*DATASET EXTRACT:*
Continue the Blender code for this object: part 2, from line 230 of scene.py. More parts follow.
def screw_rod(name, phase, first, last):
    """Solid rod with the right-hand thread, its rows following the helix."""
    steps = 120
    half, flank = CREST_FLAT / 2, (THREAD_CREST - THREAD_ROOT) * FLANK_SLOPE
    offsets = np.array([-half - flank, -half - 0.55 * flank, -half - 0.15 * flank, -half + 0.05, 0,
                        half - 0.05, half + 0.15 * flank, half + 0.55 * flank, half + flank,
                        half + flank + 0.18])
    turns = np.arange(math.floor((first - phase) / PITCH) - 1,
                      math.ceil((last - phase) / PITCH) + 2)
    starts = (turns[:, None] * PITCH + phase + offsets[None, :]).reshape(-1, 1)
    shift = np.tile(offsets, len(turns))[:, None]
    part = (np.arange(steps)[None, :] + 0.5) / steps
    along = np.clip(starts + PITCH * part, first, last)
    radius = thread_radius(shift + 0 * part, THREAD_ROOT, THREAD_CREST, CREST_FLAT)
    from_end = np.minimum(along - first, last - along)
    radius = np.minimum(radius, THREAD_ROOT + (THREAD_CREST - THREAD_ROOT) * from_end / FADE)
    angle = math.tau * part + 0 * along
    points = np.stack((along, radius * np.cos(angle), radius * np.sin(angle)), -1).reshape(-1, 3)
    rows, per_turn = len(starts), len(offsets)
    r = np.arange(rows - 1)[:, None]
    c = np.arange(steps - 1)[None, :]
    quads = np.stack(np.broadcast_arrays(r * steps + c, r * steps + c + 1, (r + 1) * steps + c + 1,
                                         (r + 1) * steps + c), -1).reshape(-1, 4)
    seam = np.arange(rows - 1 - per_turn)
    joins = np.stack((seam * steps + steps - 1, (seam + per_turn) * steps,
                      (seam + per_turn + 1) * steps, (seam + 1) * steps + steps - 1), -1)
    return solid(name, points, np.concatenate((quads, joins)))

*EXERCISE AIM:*
Of the lines in this data, how many contain "part"? Reply with only the number.

*THE RESULT:*
5